Search code examples
pythonnumpyregressioncurve-fittingscientific-computing

Calculation of R2


I try to find the coefficient of determination (R2) with thes values : valeur_T= [45, 77, 102]

valeur_min = [55, 80, 105]

I try to calculate R2 but I always find the same result

        P2 = polyfit(valeur_T,valeur_min, 2)
        p= poly1d(P2)
        yhat = p(valeur_T)
        ybar = sum(valeur_min)/len(valeur_min)
        SST = sum((valeur_min - ybar)**2)
        SSreg = sum((yhat - ybar)**2)

        R2 = SSreg/SST

SST and SSreg always have the same values and R2=1

where is my error ?


Solution

  • You are fitting a second-order polynomial through 3 points, so naturally you get a perfect fit (R2=1).
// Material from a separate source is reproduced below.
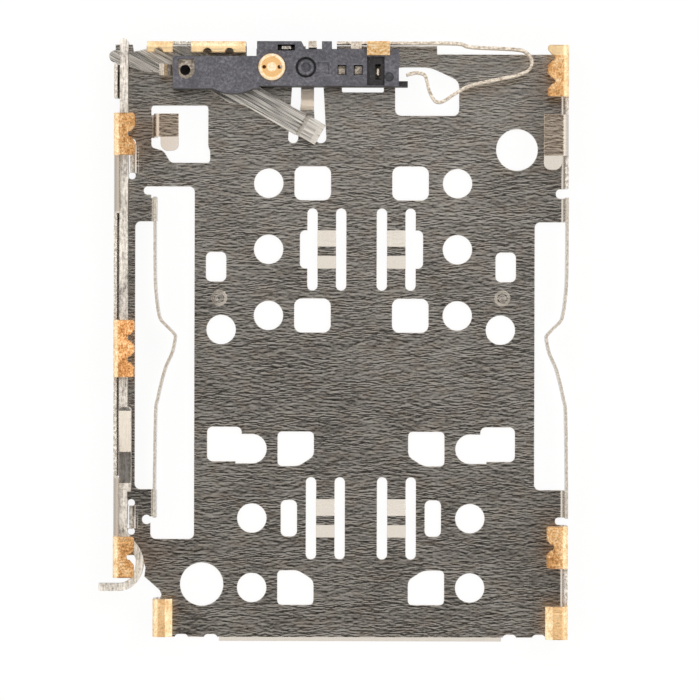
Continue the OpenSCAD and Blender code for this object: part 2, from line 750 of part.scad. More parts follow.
// Housing seen from above
module housing_plan() {
    area([hx0, block_x[0] + 0.08], [hy0_left, hy1_left]);
    area([block_x[0] - 0.02, hx1], [hy0, hy1]);
    area(stub_x, [hy0 + 0.2, y_r]);
    intersection() {
        translate([pivot_x + 1.75, y_r - 0.41]) circle(1.5);
        area([hx0, hx1], [hy0 - 1, hy1_left]);
    }
    polygon([[block_x[0], hy0], [block_x[0], y_r], [block_x[1] - 0.15, y_r], [block_x[1], hy1],
        [block_x[1], hy0]]);
}

// Room for the lever from rest to the end of its swing
module lever_pocket() {
    translate([pivot_x, pivot_y]) polygon([[-2, -0.42], [-0.35, -0.42], [-0.35, -2], [2.98, -2], [2.98, -0.5],
        [2.35, -0.1], [1.25, 0.65], [0.5, 1.2], [-2, 1.2]]);
}

module clip_plan() {
    translate([pivot_x, pivot_y]) {
        area([-0.36, 0.42], [-0.4, 0.45]);
        area([-0.44 - lap, 0], [-0.22, 0.2]);
    }
}

module contact_plan() {
    area([contact_x0, hx1], contact_y);
    area([contact_x0, contact_x0 + contact_tail], [contact_y[0], hy1 + lap]);
}

// D-shaped window over the clip
module d_window() {
    translate([pivot_x + 0.05, pivot_y - 0.03]) {
        circle(0.3);
        area([-0.3, 0.3], [0, 0.42]);
    }
}

module housing() {
    deep = 2;
    lid = clip_z + clip_t;
    seen = contact_z + contact_t;
    color(black) {
        difference() {
            translate([0, 0, sheet_t]) linear_extrude(housing_top - sheet_t) housing_plan();
            translate([0, 0, -1]) linear_extrude(pocket_top + 1) lever_pocket();
            translate([0, 0, clip_z]) linear_extrude(clip_t) clip_plan();
            translate([0, 0, lid - 0.01]) linear_extrude(deep) d_window();
            translate([0, 0, contact_z]) linear_extrude(contact_t) contact_plan();
            for (x = contact_windows) translate([x, contact_y[0] + 0.1, seen - 0.01])
                cube([0.32, 0.36, deep]);
            translate([hx1 - 1.16, hy0 + 0.02, housing_top - 0.1]) cube([0.64, 1.05, deep]);
            translate([hx1 - 0.86, hy0 + 0.24, seen - 0.01]) cube([0.2, 0.56, deep]);
            translate([hx1 - 0.35, hy0 + 0.33, housing_top - 0.06]) cylinder(r = 0.17, h = 1);
            translate([contact_end, contact_y[0], contact_z]) cube([1, 0.36, 0.36]);
            translate([lug_x[0] - 0.15, lug_y - 0.12, -1]) cube([lug_x[1] - lug_x[0] + 0.3, 0.22, 4]);
            translate([rivet_at[0], rivet_at[1], -1]) cylinder(r = 0.3 + fit, h = 4);
            translate([stud_at[0], stud_at[1], housing_top - stud_sunk]) cylinder(r = stud_r + 0.08, h = 1);
            translate([stud_at[0] + 0.34, stud_at[1] - 0.22, housing_top - 0.04]) cube([0.5, 0.4, 1]);
            translate([pivot_x, pivot_y, clip_z - 0.25]) cylinder(r = clip_hole_r, h = 1);
            translate([detect_x0 + 0.5, hy1 - 0.3, 0.99]) cube([0.42, 1, 0.12]);
        }
        translate([pivot_x, pivot_y, sheet_t]) cylinder(r = pivot_r, h = pocket_top - sheet_t + lap);
        translate([stud_at[0], stud_at[1], housing_top - stud_sunk - lap]) stud();
        translate([hx1 - lap, hy0, sheet_t]) cube([0.33 + lap, 0.2, 0.7]);
    }
}

// Round stud with a dished top
module stud() {
    top = stud_sunk + lap;
    rotate_extrude() polygon([[0, 0], [stud_r, 0], [stud_r, top - 0.06], [stud_r - 0.05, top],
        [stud_r - 0.11, top], [stud_r - 0.14, top - 0.06], [0, top - 0.06]]);
}

// Rivet: shank through housing and plate, ringed head
module housing_rivet() {
    shank_r = 0.3;
    core_r = 0.19;
    top = housing_top + 0.1;
    color(brass) translate([rivet_at[0], rivet_at[1], 0]) difference() {
        rotate_extrude() polygon([[0, 0], [shank_r, 0], [shank_r, housing_top], [rivet_r, housing_top],
            [rivet_r, top - 0.05], [rivet_r - 0.05, top], [rivet_r - 0.1, top], [rivet_r - 0.14, top - 0.06],
            [core_r, top - 0.06], [core_r - 0.03, top - 0.02], [0, top - 0.02]]);
        for (s = [-1, 1]) translate([s * 0.275, 0, housing_top - 0.02]) cylinder(r = 0.07, h = 1);
    }
}

module housing_clip() {
    tail_w = 0.42;
    color(leaf_grey) difference() {
        union() {
            translate([0, 0, clip_z]) linear_extrude(clip_t) clip_plan();
            translate([0, pivot_y - 0.22, 0]) run_y([0, tail_w]) polygon([[hx0, clip_z], [hx0 - 0.06, clip_z],
                [hx0 - 0.36, shell_h - clip_t], [hx0 - 0.48, shell_h - clip_t], [hx0 - 0.48, shell_h],
                [hx0 - 0.32, shell_h], [hx0 - 0.02, clip_z + clip_t], [hx0, clip_z + clip_t]]);
        }
        translate([pivot_x, pivot_y, 0]) cylinder(r = clip_hole_r, h = 3);
    }
}

module switch_contact() {
    color(leaf_grey) {
        translate([0, 0, contact_z]) linear_extrude(contact_t) contact_plan();
        for (x = contact_windows) translate([x + 0.03, contact_y[0] + 0.13, contact_z])
            cube([0.26, 0.3, 0.42]);
        translate([hx1 - 0.8, hy0 + 0.4, contact_z]) cube([0.07, 0.24, 0.45]);
        translate([contact_end, contact_y[0], contact_z]) cube([0.1, 0.36, 0.36]);
        run_x([contact_x0, contact_x0 + contact_tail]) polygon([[hy1, contact_z], [hy1 + 0.14, contact_z],
            [hy1 + 0.14, shell_h - contact_t], [y_r, shell_h - contact_t], [y_r, shell_h],
            [hy1 + 0.04, shell_h], [hy1 + 0.04, contact_z + contact_t], [hy1, contact_z + contact_t]]);
    }
}

// Detect leaf: along the rear, round the corner and back to the switch
function detect_path() = smooth([[detect_x0, detect_y], [hx1, detect_y], [hx1 + 2.08, detect_y],
    [hx1 + 2.63, detect_y - 0.13], [x_r - 1.95, y_r - 0.26], [x_r - 1.53, y_r - 0.39],
    [x_r - 1.35, y_r - 0.75],
    [x_r - 1.7, y_r - 1.15], [hx1 + 2.77, y_r - 1.53], [hx1 + 2.12, y_r - 1.83], [hx1 + 1.72, y_r - 2.1],
    [hx1 + 1.49, y_r - 2.19], [hx1 + 1.3, y_r - 2.12], [hx1 + 1.12, y_r - 1.8], [hx1 + 1.02, y_r - 1.4],
    [hx1 + 0.92, y_r - 1.18], [hx1 + 0.62, y_r - 1.12],
    [hx1 + 0.28, y_r - 1.2]], 4);

module detect_leaf() {
    foot_x = [hx1 - 1.16, hx1 - 0.33];
    color(leaf_grey) {
        translate([0, 0, detect_z]) linear_extrude(detect_h) polygon(ribbon(detect_path(), detect_t));
        translate([detect_x0 + 0.52, hy1 - 0.26, 1]) cube([0.38, y_r - hy1 + 0.26 - detect_t / 2, 0.1]);
        run_x(foot_x) polygon([[y_r - detect_t, 1], [y_r, 1], [y_r, shell_h - 0.04],
            [y_r - 0.04, shell_h], [y_r - 0.51, shell_h], [y_r - 0.51, shell_h - foot_t],
            [y_r - detect_t, shell_h - foot_t]]);
    }
}

shell();
housing();
eject_rod();
eject_lever();
housing_rivet();
housing_clip();
detect_leaf();
switch_contact();
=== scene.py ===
"""Looks of a push-eject SIM card reader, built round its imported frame.
Lengths are in metres unless a name ends in _MM or _mm."""
import math

import bpy
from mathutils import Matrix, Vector


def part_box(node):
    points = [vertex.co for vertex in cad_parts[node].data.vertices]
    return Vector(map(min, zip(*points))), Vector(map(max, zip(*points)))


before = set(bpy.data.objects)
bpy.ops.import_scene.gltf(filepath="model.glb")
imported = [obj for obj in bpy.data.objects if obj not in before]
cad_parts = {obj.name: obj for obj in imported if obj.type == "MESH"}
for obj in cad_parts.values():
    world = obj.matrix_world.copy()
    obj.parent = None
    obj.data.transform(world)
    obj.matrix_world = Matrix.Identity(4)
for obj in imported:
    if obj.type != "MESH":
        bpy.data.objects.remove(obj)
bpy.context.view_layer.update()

MM = 0.001

# The photograph: its size, its scale at the plate, and the origin's pixel in it
PHOTO_PX = 700
PX_PER_MM = 27.3
ORIGIN_PX = (360.7, 341.3)
CAMERA_HEIGHT_MM = 150.0
CAMERA_TURN_DEG = 0.15
SENSOR_MM = 36.0

# Brightness of the light tent, by the height of the direction: 0 level, 1 straight up
TENT_LEVEL_MAX = 2.0
TENT_LEVELS = [(0.0, 1.05), (0.6, 1.35), (0.82, 1.6), (0.91, 0.38), (0.96, 0.12), (1.0, 0.1)]
# Softboxes: name, place, size in metres, and power in watts
SOFTBOXES = [("key_softbox", (0.12, 0.10, 0.16), 0.12, 0.08),
             ("rear_softbox", (0.0, 0.05, 0.20), 0.03, 0.006)]

# Plated stretches of the walls, in mm along each wall
LEFT_FEET_MM = [(-8.62, -7.11), (-1.33, 0.76), (6.74, 8.28)]
RIGHT_FEET_MM = [(-10.9, -9.6), (-8.25, -6.70), (8.90, 10.8)]
REAR_FEET_MM = [(-7.85, -6.85), (-6.2, -4.15)]
LEFT_CORNER_MM = [(-10.9, -9.38)]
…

Your other errors seem to stem from your use of regular Python lists instead of NumPy arrays which support vectorized operations such as the one you want to carry out here:

    SST = sum((valeur_min - ybar)**2)
    

    Adding an extra data point and modifying your code to support NumPy throughout,

    import numpy as np
    
    valeur_T= np.array([45., 77, 102, 110])
    valeur_min = np.array([55., 80, 105, 122.])
    
    P2 = np.polyfit(valeur_T,valeur_min, 2)
    p= np.poly1d(P2)
    yhat = p(valeur_T)
    ybar = sum(valeur_min)/len(valeur_min)
    SST = sum((valeur_min - ybar)**2)
    SSreg = sum((yhat - ybar)**2)
    
    R2 = SSreg/SST
    print R2
    

    gives

    0.993316215465
    

    But only you can say whether this adapted code will suit your use-case, of course.